Results by Ethnicity
This matches Gelfand's research, which suggests that loose cultures value personal choice and efficiency over following group norms. People from Western Cultures (European American, African Americans) tend to have looser norms In contrast, people from tighter cultures (such as East/South Asians, North Africans/Middle Easterners, and Hispanics) almost always stuck to the norms, always walking around the speakers, regardless of the situation. This supports the idea that tighter cultures prioritize harmony and avoiding disruptive behavior.
Gelfand's idea of "tight" and "loose" cultures refers to how strictly societies enforce rules and norms. In tight cultures, there are clear, strict rules that people are expected to follow, with little tolerance for deviations. These cultures prioritize group harmony and order. On the other hand, loose cultures have more relaxed rules and allow for greater individual freedom and flexibility. People in these cultures are more likely to make personal choices and may not always follow group norms
However, since Eurpean/Eurpoean Americans also are present in the dataset in a higher number, it is good to visualize this in relative terms i.e. as a percentage of total.
Results by Location
We observed the highest rates of walking in between in the churches! Churches are spiritual places with established communities where people exhibit togetherness and it is not a stretch to assume that people are more respectful and polite toward each other. So how could this be?
Youth: Youths made up 27% of the walk-in-between instances, with notably high rates at the churches. When youths were excluded from the data, the rates of deviant behavior at these locations were more in line with other areas, indicating that their presence had a significant impact on skewing the results. This supports Bronnenberg et al. (2009), indicating that youth adapt quickly to dominant norms but have yet to internalize cultural frameworks fully. Their higher rates of deviant behavior likely reflect incomplete socialization and responsiveness to immediate situational influences.
But why were the youth more deviant at these places? The more obvious answers could be that Churches tend to be more compact places especially when compared to our other locations. And so, smaller, more confined environment may compel people to move around more freely, leading to higher instances of walking in between.
A more complicated explanation could be what I call the "sin theory," where individuals may feel a subtle desire to "punish" the speakers for occupying the hallway, which they perceive as an improper, illegal or disruptive act. This desire could be more pronounced in religious people or religious places. It is important note that this is just a theory and not been evidenced by the data collected in this experiment. This theory is not included in the original study, and reflects the personal opinion of the author of this post.
Performing this social experiment made me realize the critical importance of foundational tasks like data entry. Through this process, I became keenly aware of the mistakes and biases that can creep in during such tasks. The inter-rater reliability exercise, where we compared observations, highlighted how differently people can interpret the same visual information.
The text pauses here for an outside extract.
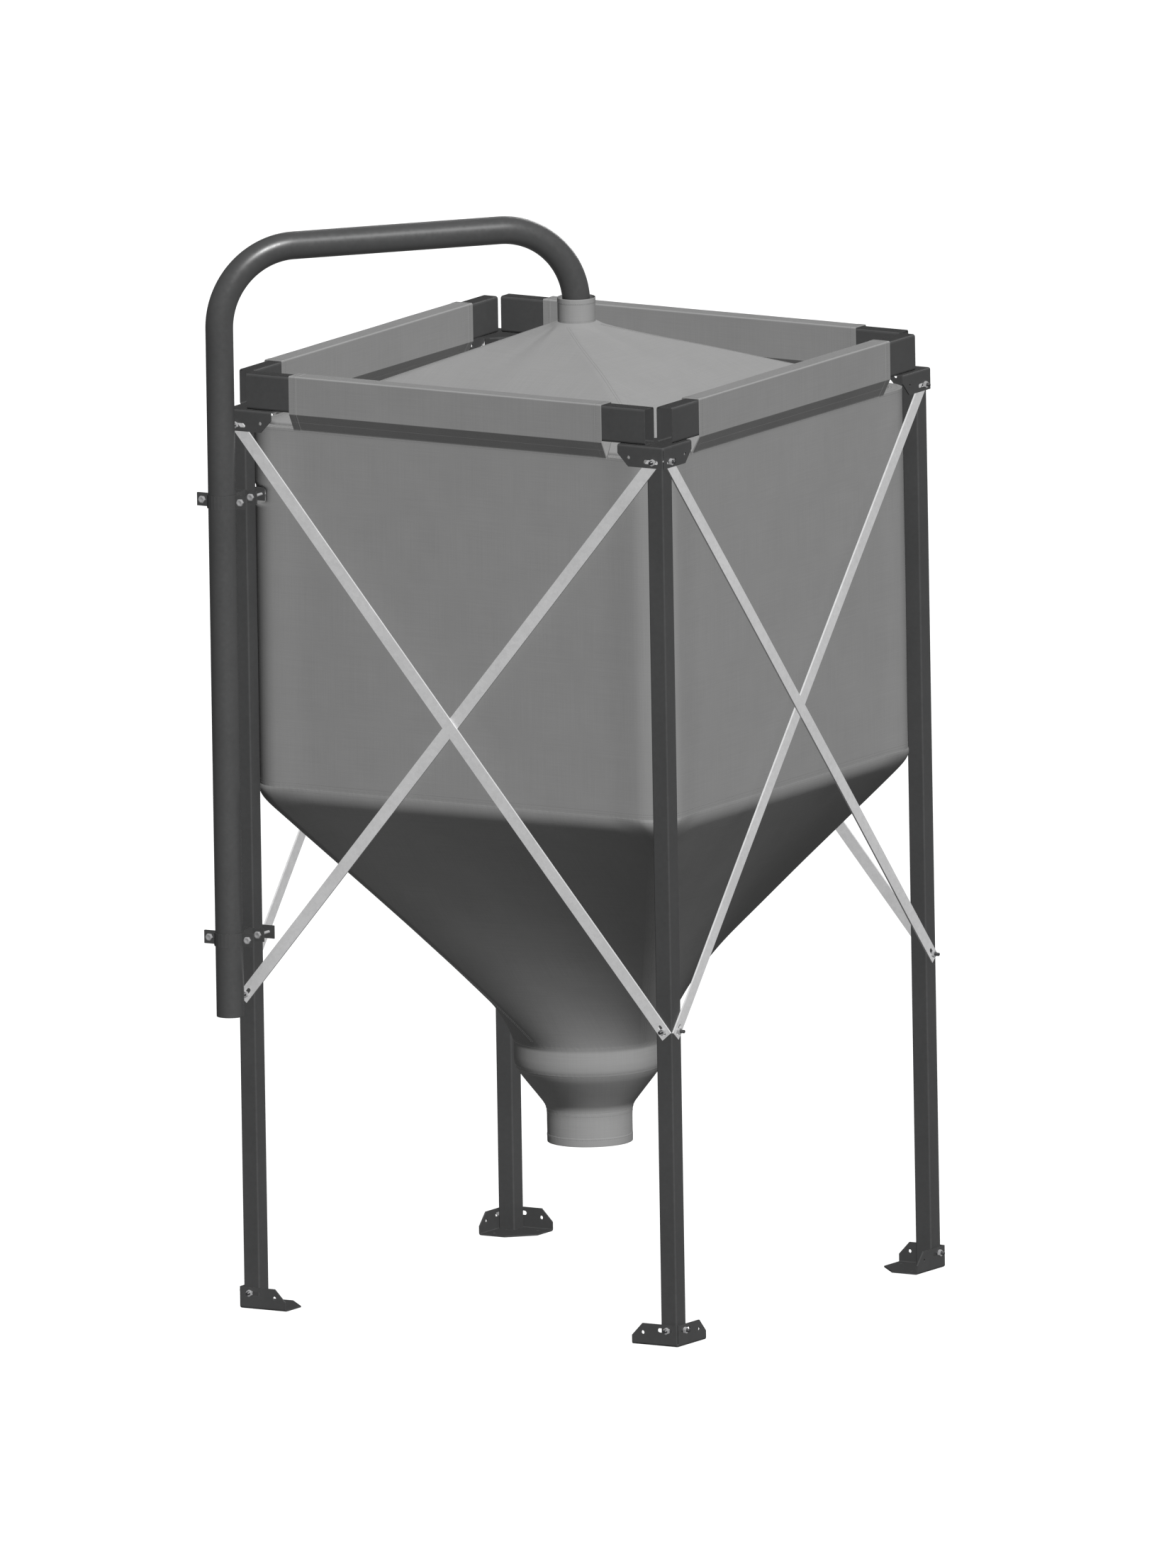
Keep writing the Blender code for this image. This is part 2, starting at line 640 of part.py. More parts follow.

Most importantly, I realized that data entry didn’t feel like a chore because I was fully engaged in the project. From hypothesizing to collecting and tabulating data, and finally analyzing it, I was connected to every step of the process.
I’ve come to appreciate data entry as more than just a technically necessary step — it’s a rite of passage into the world of analysis. It teaches patience, attention to detail, and humility, while reminding us of the deeply interconnected nature of our work. Like the water in Wallace’s fish analogy, it’s easy to overlook, yet it is what sustains the entire process. Realizing this transforms data this seemingly boring chore into a profound act of creation.
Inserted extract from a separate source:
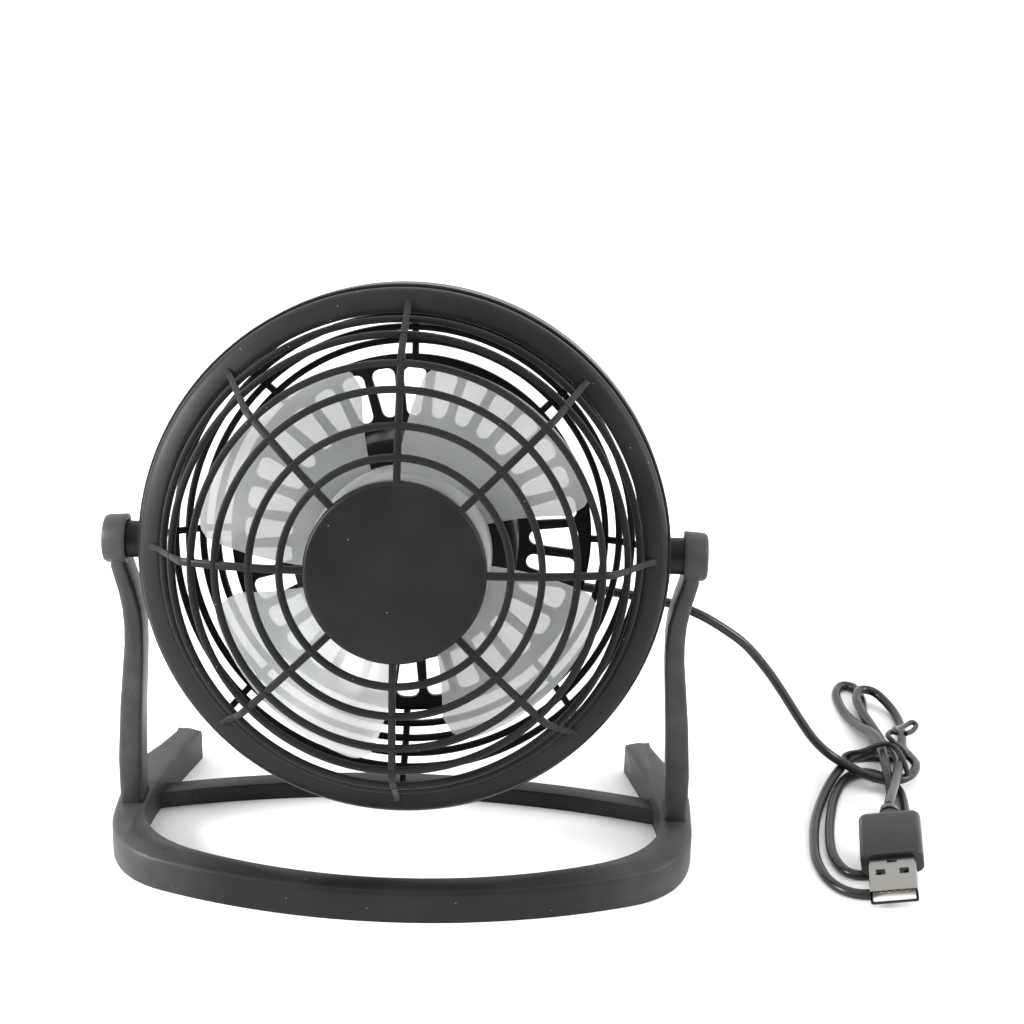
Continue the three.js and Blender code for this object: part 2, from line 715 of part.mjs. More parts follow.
// The hank lies folded on the table: a tall bundle round the tie and low loops beside the plug.
const bundleHeight = 7.4;
const loopHeight = 5.4;
function hank() {
  const outline = (points, height) => {
    const curve = new THREE.CatmullRomCurve3(points.map(([x, y]) => new THREE.Vector3(x, y, 0)), true);
    const ring = curve.getPoints(points.length * 2).slice(0, -1);
    return solid(flat(ring.map((p) => at(p.x, p.y)), height));
  };
  const bundle = outline([
    [123, 93], [130, 91.5], [137, 80], [140.4, 60], [141, 44], [138, 34], [130, 30], [120, 32],
    [115, 39], [116.4, 52], [119, 68], [118.4, 86],
  ], bundleHeight);
  const loops = outline([
    [118, 42], [111, 37], [106.8, 24], [105.6, 4], [107.4, -12], [112, -20.6], [116.4, -21.4],
    [116.8, -8], [116.4, 10], [119, 28], [124, 38],
  ], loopHeight);
  return join([bundle, loops]);
}
part(fan, "cord_hank", hank(), softBlack);

const tieWidth = 3.4;
const tieWall = 1;
const tieLow = bundleHeight + touch;
const tieArch = [
  [115, 0], [114, 0], [114, tieLow + tieWall], [143, tieLow + tieWall], [143, 0], [142, 0],
  [142, tieLow], [115, tieLow],
].map(([x, z]) => at(x, z));
part(fan, "cord_tie", flat(tieArch, tieWidth).rotateX(Math.PI / 2).translate(0, 54.5, 0), softBlack);

const plug = new THREE.Group();
plug.position.copy(plugPlace);
plug.rotation.set(plugPitch, plugRoll, plugYaw, "ZXY");
fan.add(plug);
const roundedBox = (width, height, corner, depth) => {
  const shape = new THREE.Shape();
  const x = width / 2 - corner;
  const y = height / 2 - corner;
  shape.absarc(x, y, corner, 0, Math.PI / 2, false);
  shape.absarc(-x, y, corner, Math.PI / 2, Math.PI, false);
  shape.absarc(-x, -y, corner, Math.PI, 1.5 * Math.PI, false);
  shape.absarc(x, -y, corner, 1.5 * Math.PI, 2 * Math.PI, false);
  const box = new THREE.ExtrudeGeometry(shape, { depth, bevelEnabled: false, curveSegments: 3 });
  return box.rotateX(Math.PI / 2).translate(0, depth, 0); // depth runs along +Y from zero
};
const collarRadius = 2.9;
const collarLength = 5;
const overmould = join([
  solid(roundedBox(plugWidth, plugHeight, 1.6, plugLength)),
  solid(skin(disc(collarRadius, plugLength - 1, plugLength + collarLength, 20))),
]);
part(plug, "plug_overmould", overmould, softBlack);
const shellOuter = roundedBox(plugShellWidth, plugShellHeight, 0.6, plugShellLength);
const shellInner = roundedBox(
  plugShellWidth - 2 * plugShellWall, plugShellHeight - 2 * plugShellWall, 0.4, plugShellLength - 1,
);
const latches = [-1, 1].flatMap((side) =>
  [-1, 1].map((face) => block(2.3, 2.1, 2, side * 2.9, -touch - plugShellLength + 7.4, (face * plugShellHeight) / 2)),
);
part(plug, "plug_shell", cut(solid(shellOuter.translate(0, -plugShellLength - touch, 0)), [
  solid(shellInner.translate(0, -plugShellLength - touch - 0.01, 0)),
  ...latches,
]), steel);
const tongueFront = -plugShellLength - touch + 0.6;
const tongueLength = plugShellLength - 1 - 0.6 - touch;
const tongueWidth = plugShellWidth - 2 * plugShellWall - 2 * running;
const tongueUnder = plugShellWall + touch - plugShellHeight / 2;
const tongueThickness = 1.4;
part(plug, "plug_tongue", new THREE.BoxGeometry(tongueWidth, tongueLength, tongueThickness)
  .translate(0, tongueFront + tongueLength / 2, tongueUnder + tongueThickness / 2), white);
const contactSpacing = 2.2;
[-1.5, -0.5, 0.5, 1.5].forEach((step, i) => {
  const contact = new THREE.BoxGeometry(1, 7.4, 0.25);
  const above = tongueUnder + tongueThickness + touch;
  contact.translate(step * contactSpacing, tongueFront + 0.8 + 3.7, above + 0.125);
  part(plug, `plug_contact_${i + 1}`, contact, gold);
});

export default fan;
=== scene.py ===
"""A small black desk fan with a tilting caged head, four frosted blades and a USB lead."""
import math

import bmesh
import bpy
from mathutils import Matrix, Vector


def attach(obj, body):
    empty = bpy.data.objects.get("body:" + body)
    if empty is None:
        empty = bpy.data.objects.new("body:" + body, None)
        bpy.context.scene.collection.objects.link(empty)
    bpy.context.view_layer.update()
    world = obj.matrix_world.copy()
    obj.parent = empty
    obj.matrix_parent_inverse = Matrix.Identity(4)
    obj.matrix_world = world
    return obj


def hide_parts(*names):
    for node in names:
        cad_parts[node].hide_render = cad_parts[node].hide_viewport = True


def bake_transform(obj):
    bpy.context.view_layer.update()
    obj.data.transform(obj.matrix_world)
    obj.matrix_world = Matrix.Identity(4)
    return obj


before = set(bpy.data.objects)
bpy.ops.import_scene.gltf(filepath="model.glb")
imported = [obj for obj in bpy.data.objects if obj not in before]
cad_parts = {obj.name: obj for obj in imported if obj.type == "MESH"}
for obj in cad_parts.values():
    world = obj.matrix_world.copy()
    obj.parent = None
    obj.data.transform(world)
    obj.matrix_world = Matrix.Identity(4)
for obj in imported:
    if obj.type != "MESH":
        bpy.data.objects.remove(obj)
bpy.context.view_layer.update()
mm = 0.001

# ---- Camera: a little above the fan, looking down at it through a long lens ----
# It stands about 0.55 m in front, and its turns are in degrees.
camera_place = (0.03688, -0.54916, 0.33594)
camera_pan, camera_dip, camera_roll = 1.035, -23.618, -1.398
camera_data = bpy.data.cameras.new("camera")
camera_data.lens = 85.84
camera_data.sensor_width = 36
camera_data.shift_x = -0.0020
camera_data.shift_y = -0.0020
camera_data.clip_end = 20
camera = bpy.data.objects.new("camera", camera_data)
camera.matrix_world = (
    Matrix.Translation(camera_place)
    @ Matrix.Rotation(math.radians(camera_pan), 4, "Z")
    @ Matrix.Rotation(math.radians(camera_dip), 4, "X")
    @ Matrix.Rotation(math.radians(camera_roll), 4, "Y")
    @ Matrix.Rotation(math.radians(90), 4, "X")
)
bpy.context.scene.collection.objects.link(camera)
bpy.context.scene.camera = camera

# ---- Lead: thin round vinyl cable, soft and slightly shiny ----
# It leaves the back of the head, drops to the table and lies there as a tied hank.
# The vinyl is extruded over two cores, so its skin is smooth with a faint unevenness.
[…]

Found the experiment really interesting and fun, and I love how well-written the entire piece is! It really got me thinking about a few things-
- I wanted to understand whether the distance was a fixed constant (like 3 ft, as shown in the diagram) or if it was always “roughly half the sidewalk,” as mentioned. I wonder how that affects the probability of people choosing to “pass through” rather than going around, because their “cost” to do so would vary in wider vs. narrower passages. For instance, if we fix the distance at 3 ft in a really wide passage, it might be much easier (lower cost) for someone to just walk around. But in a narrower passage, that same 3 ft might create a bigger obstruction, making it more likely they’ll just squeeze through. On the other hand, if you’re always blocking half the sidewalk, then in a narrow passage, the gap between the two persons might be so small that it feels more natural to go around. It’d be fun to see a robust method of controlling or varying this distance. It might also help boost that 7% rate of people passing through, giving more data points to analyse.
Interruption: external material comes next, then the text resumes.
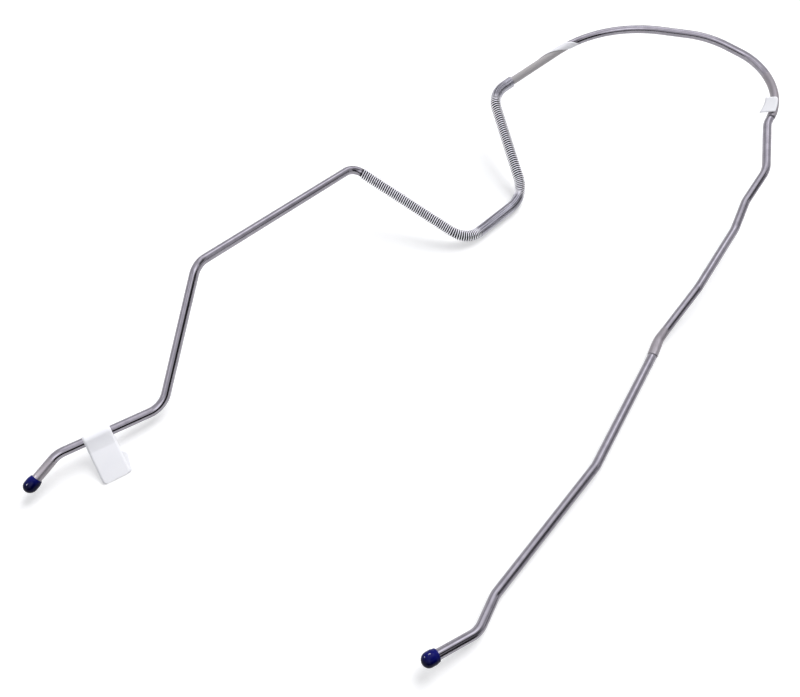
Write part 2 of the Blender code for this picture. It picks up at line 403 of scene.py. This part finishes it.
def steel_material():
    """Drawn steel: dull silver with faint lengthwise marks, near black under the guard as painted shade
    with some grime, matt past its end.
    """
    material, graph, shader = new_material("tube_steel_finish")
    vector, along = along_tube(graph)
    mottle = graph.noise(vector, 160, 4)
    drawn = graph.noise(graph.stretched(vector, (1.0, 1.0, 0.03)), 1400, 3, 0.6)
    guard_end = GUARD_FROM + GUARD_LENGTH
    covered = graph.band(along, GUARD_FROM - 1 * MM, guard_end - 1 * MM, 3 * MM)
    matt = graph.band(along, guard_end, guard_end + MATT_LENGTH, 6 * MM)
    dull = 0.0
    for start, end in DULL_STRETCHES:
        dull = graph.math("ADD", dull, graph.band(along, start * MM, end * MM, 5 * MM))
    crease = 0.0
    for start, end in CREASES:
        crease = graph.math("ADD", crease, graph.band(along, start * MM, end * MM, 1.2 * MM))
    colour = graph.mix(graph.ramp(mottle, 0.35, 0.7), STEEL_CLEAN, STEEL_STAINED)
    colour = graph.mix(graph.ramp(drawn, 0.45, 0.8, 0, 0.35), colour, STEEL_DRAWN)
    colour = graph.mix(graph.math("MULTIPLY", dull, 0.7), colour, STEEL_DULL)
    # Painted shade: the creases are darkened in the colour, standing in for the shade that falls in them.
    colour = graph.mix(graph.math("MULTIPLY", crease, 0.75), colour, CREASE_PAINTED_SHADE)
    colour = graph.mix(matt, colour, STEEL_MATT)
    # Painted shade, partly grime: the tube is near black where the guard covers it, standing in for the
    # shade between the turns.
    colour = graph.mix(covered, colour, STEEL_SHADED_UNDER_GUARD)
    roughness = graph.ramp(mottle, 0.3, 0.75, 0.10, 0.18)
    roughness = graph.math("ADD", roughness, graph.math("MULTIPLY", matt, 0.45))
    roughness = graph.math("ADD", roughness, graph.math("MULTIPLY", dull, 0.24))
    graph.feed(shader.inputs["Base Color"], colour)
    graph.feed(shader.inputs["Roughness"], roughness)
    metallic = graph.ramp(matt, 0.0, 1.0, 1.0, 0.0)
    metallic = graph.math("SUBTRACT", metallic, graph.math("MULTIPLY", dull, 0.35))
    graph.feed(shader.inputs["Metallic"], metallic)
    height = graph.math("ADD", graph.math("MULTIPLY", mottle, 0.5), drawn)
    graph.feed(shader.inputs["Normal"], graph.bump(height, 0.01 * MM))
    return material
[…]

- Another point is how each location only had a constant 10 minutes of observation. I think that led to about 40-50% of the total data coming from the stations, possibly causing a bias by overrepresenting a “rush hour at a station” scenario vs a “lazy afternoon at a church” scenario. I was wondering how if instead of sticking to just time, trying aim for a set number of people at each location, or figure out some other way to balance the groups would differ the experiment. Even so, it’s really remarkable and surprising that the highest number of deviations happened at the church. I keep wondering if that was just an outlier or if its a general result as it’s non intuitive, which makes it even more fun.
- It would also be very interesting in seeing some sort of visualization showing a cross-sectional breakdown of ethnicities and age groups across all the different locations. Especially with the youth at the church deviating more. I was curious if these were mainly kids, or more like young adults?
- I also find the “sin theory” super interesting and honestly pretty realistic. I too feel that psychological factors can play such a big role given it is such an experiment. It made me think about another such factor- whether the consciousness of being perceived or judged in a structured, crowded, or familiar environment might push people to follow group norms more than in a setting where they don’t feel that same pressure. It’s just a hypothesis, but it would be cool to see if there’s a way to test this more formally or statistically in experiments.
- Lastly, I also think it would be pretty fun to run a logistic regression on all this data. You could treat features like gender, age category, ethnicity (I wonder if this is “AI ethical” xD), and location (maybe encoded in some clever way) as features, and then model the probability of “passing through” (1) vs. “passing around” (0). Would be fun to see its results.
Overall, I really enjoyed reading this, and hope you decide to expand on this one day! :)
This was such an interesting read! I loved the central idea of this experiment which even though seems trivial, says interesting things about human behavior. Great job on the blog post!